— Material —
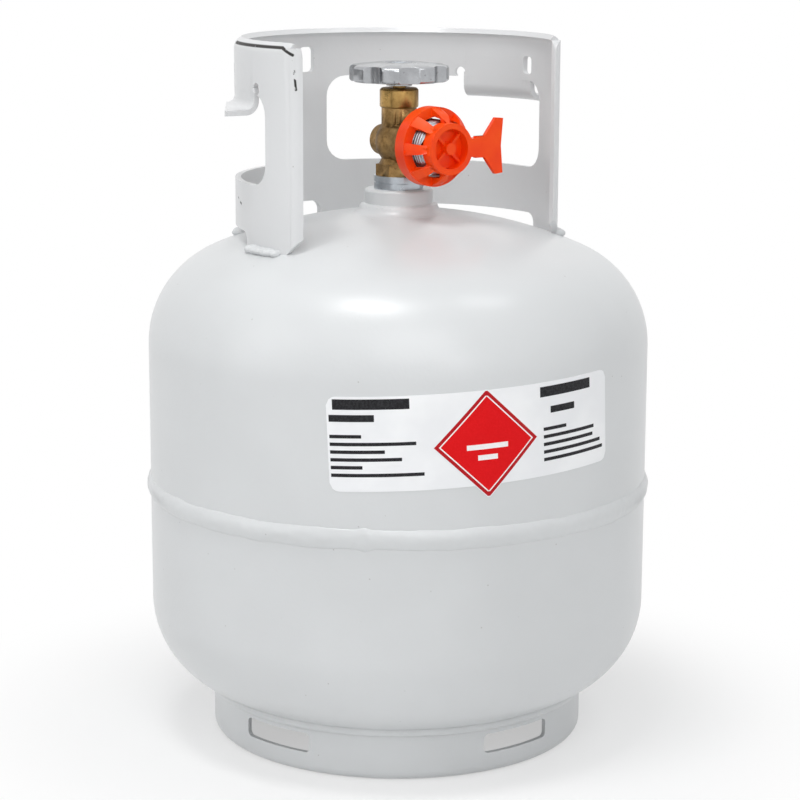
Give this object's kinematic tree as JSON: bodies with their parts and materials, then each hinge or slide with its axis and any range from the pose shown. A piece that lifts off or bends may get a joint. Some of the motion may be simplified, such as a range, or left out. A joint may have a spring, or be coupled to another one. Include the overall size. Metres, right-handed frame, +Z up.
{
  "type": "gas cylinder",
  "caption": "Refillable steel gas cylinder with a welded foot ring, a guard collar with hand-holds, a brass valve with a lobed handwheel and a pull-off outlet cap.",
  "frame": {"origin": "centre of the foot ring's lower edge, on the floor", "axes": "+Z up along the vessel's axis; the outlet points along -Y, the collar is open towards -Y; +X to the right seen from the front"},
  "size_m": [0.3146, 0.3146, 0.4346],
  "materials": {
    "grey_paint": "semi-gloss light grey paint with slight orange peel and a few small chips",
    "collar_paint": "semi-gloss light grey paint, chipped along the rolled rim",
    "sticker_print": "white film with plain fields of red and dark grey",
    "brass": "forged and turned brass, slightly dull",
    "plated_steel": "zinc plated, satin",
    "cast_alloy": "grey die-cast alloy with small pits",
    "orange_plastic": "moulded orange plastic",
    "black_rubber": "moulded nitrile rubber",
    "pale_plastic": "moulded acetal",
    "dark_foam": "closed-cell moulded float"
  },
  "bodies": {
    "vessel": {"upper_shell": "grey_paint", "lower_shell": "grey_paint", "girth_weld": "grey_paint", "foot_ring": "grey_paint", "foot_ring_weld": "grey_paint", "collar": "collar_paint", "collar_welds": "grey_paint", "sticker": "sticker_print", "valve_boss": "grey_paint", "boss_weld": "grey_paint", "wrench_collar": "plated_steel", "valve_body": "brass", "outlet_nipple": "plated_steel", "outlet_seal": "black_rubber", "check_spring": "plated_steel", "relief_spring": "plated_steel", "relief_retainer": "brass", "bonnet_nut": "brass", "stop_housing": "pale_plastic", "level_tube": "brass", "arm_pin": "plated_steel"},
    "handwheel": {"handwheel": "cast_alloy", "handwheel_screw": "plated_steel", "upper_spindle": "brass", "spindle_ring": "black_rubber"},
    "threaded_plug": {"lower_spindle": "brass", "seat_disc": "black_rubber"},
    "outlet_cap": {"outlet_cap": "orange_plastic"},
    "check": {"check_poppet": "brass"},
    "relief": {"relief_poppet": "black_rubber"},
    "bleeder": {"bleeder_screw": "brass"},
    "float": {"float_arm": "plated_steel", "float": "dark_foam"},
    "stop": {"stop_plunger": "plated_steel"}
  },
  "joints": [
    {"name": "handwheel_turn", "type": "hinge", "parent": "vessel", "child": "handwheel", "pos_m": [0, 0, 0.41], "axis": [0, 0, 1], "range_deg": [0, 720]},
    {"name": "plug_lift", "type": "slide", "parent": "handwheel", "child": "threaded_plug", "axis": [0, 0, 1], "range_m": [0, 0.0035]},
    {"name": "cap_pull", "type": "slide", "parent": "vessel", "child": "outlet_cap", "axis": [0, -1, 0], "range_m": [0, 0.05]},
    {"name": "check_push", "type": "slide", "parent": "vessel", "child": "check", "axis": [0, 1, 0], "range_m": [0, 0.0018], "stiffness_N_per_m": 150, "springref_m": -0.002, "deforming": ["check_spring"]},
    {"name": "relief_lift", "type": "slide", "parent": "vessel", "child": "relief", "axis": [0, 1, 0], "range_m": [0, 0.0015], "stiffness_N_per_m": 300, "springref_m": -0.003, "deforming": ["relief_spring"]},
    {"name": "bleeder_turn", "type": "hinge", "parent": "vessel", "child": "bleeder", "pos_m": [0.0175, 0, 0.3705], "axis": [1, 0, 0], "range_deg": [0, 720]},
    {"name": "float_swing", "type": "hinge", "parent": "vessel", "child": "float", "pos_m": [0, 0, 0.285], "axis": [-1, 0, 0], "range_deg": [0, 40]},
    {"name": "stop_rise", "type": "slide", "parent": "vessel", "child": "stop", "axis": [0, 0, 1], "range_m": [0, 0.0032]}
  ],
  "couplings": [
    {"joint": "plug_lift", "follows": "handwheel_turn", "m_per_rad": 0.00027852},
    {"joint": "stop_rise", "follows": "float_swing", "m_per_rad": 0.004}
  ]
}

— Your task —
Please reproduce the entire listing, exactly as shown.

— Answer —
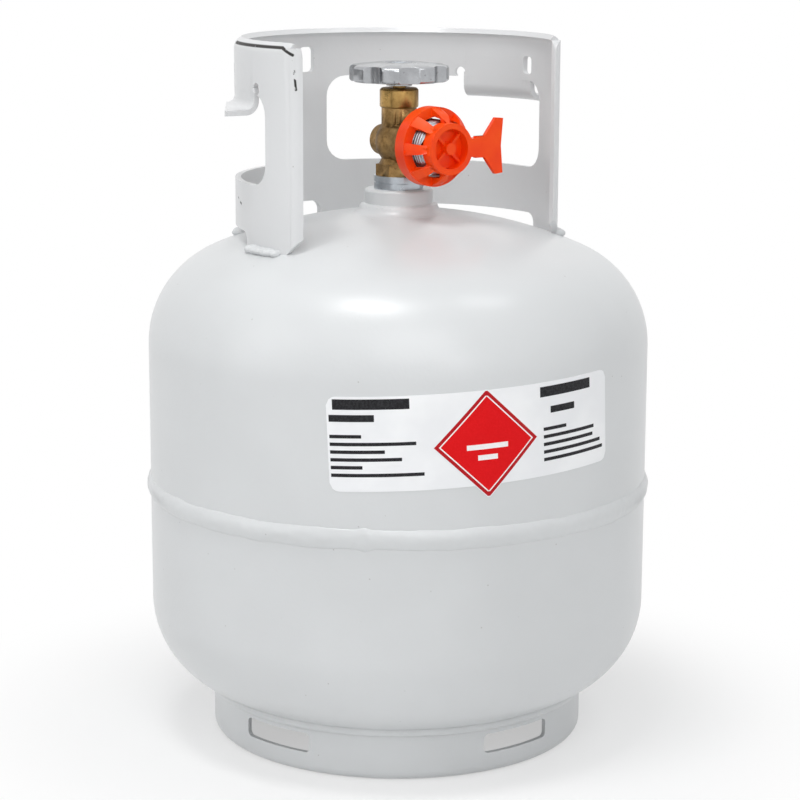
Give this object's kinematic tree as JSON: bodies with their parts and materials, then each hinge or slide with its axis and any range from the pose shown. A piece that lifts off or bends may get a joint. Some of the motion may be simplified, such as a range, or left out. A joint may have a spring, or be coupled to another one. Include the overall size. Metres, right-handed frame, +Z up.
{
  "type": "gas cylinder",
  "caption": "Refillable steel gas cylinder with a welded foot ring, a guard collar with hand-holds, a brass valve with a lobed handwheel and a pull-off outlet cap.",
  "frame": {"origin": "centre of the foot ring's lower edge, on the floor", "axes": "+Z up along the vessel's axis; the outlet points along -Y, the collar is open towards -Y; +X to the right seen from the front"},
  "size_m": [0.3146, 0.3146, 0.4346],
  "materials": {
    "grey_paint": "semi-gloss light grey paint with slight orange peel and a few small chips",
    "collar_paint": "semi-gloss light grey paint, chipped along the rolled rim",
    "sticker_print": "white film with plain fields of red and dark grey",
    "brass": "forged and turned brass, slightly dull",
    "plated_steel": "zinc plated, satin",
    "cast_alloy": "grey die-cast alloy with small pits",
    "orange_plastic": "moulded orange plastic",
    "black_rubber": "moulded nitrile rubber",
    "pale_plastic": "moulded acetal",
    "dark_foam": "closed-cell moulded float"
  },
  "bodies": {
    "vessel": {"upper_shell": "grey_paint", "lower_shell": "grey_paint", "girth_weld": "grey_paint", "foot_ring": "grey_paint", "foot_ring_weld": "grey_paint", "collar": "collar_paint", "collar_welds": "grey_paint", "sticker": "sticker_print", "valve_boss": "grey_paint", "boss_weld": "grey_paint", "wrench_collar": "plated_steel", "valve_body": "brass", "outlet_nipple": "plated_steel", "outlet_seal": "black_rubber", "check_spring": "plated_steel", "relief_spring": "plated_steel", "relief_retainer": "brass", "bonnet_nut": "brass", "stop_housing": "pale_plastic", "level_tube": "brass", "arm_pin": "plated_steel"},
    "handwheel": {"handwheel": "cast_alloy", "handwheel_screw": "plated_steel", "upper_spindle": "brass", "spindle_ring": "black_rubber"},
    "threaded_plug": {"lower_spindle": "brass", "seat_disc": "black_rubber"},
    "outlet_cap": {"outlet_cap": "orange_plastic"},
    "check": {"check_poppet": "brass"},
    "relief": {"relief_poppet": "black_rubber"},
    "bleeder": {"bleeder_screw": "brass"},
    "float": {"float_arm": "plated_steel", "float": "dark_foam"},
    "stop": {"stop_plunger": "plated_steel"}
  },
  "joints": [
    {"name": "handwheel_turn", "type": "hinge", "parent": "vessel", "child": "handwheel", "pos_m": [0, 0, 0.41], "axis": [0, 0, 1], "range_deg": [0, 720]},
    {"name": "plug_lift", "type": "slide", "parent": "handwheel", "child": "threaded_plug", "axis": [0, 0, 1], "range_m": [0, 0.0035]},
    {"name": "cap_pull", "type": "slide", "parent": "vessel", "child": "outlet_cap", "axis": [0, -1, 0], "range_m": [0, 0.05]},
    {"name": "check_push", "type": "slide", "parent": "vessel", "child": "check", "axis": [0, 1, 0], "range_m": [0, 0.0018], "stiffness_N_per_m": 150, "springref_m": -0.002, "deforming": ["check_spring"]},
    {"name": "relief_lift", "type": "slide", "parent": "vessel", "child": "relief", "axis": [0, 1, 0], "range_m": [0, 0.0015], "stiffness_N_per_m": 300, "springref_m": -0.003, "deforming": ["relief_spring"]},
    {"name": "bleeder_turn", "type": "hinge", "parent": "vessel", "child": "bleeder", "pos_m": [0.0175, 0, 0.3705], "axis": [1, 0, 0], "range_deg": [0, 720]},
    {"name": "float_swing", "type": "hinge", "parent": "vessel", "child": "float", "pos_m": [0, 0, 0.285], "axis": [-1, 0, 0], "range_deg": [0, 40]},
    {"name": "stop_rise", "type": "slide", "parent": "vessel", "child": "stop", "axis": [0, 0, 1], "range_m": [0, 0.0032]}
  ],
  "couplings": [
    {"joint": "plug_lift", "follows": "handwheel_turn", "m_per_rad": 0.00027852},
    {"joint": "stop_rise", "follows": "float_swing", "m_per_rad": 0.004}
  ]
}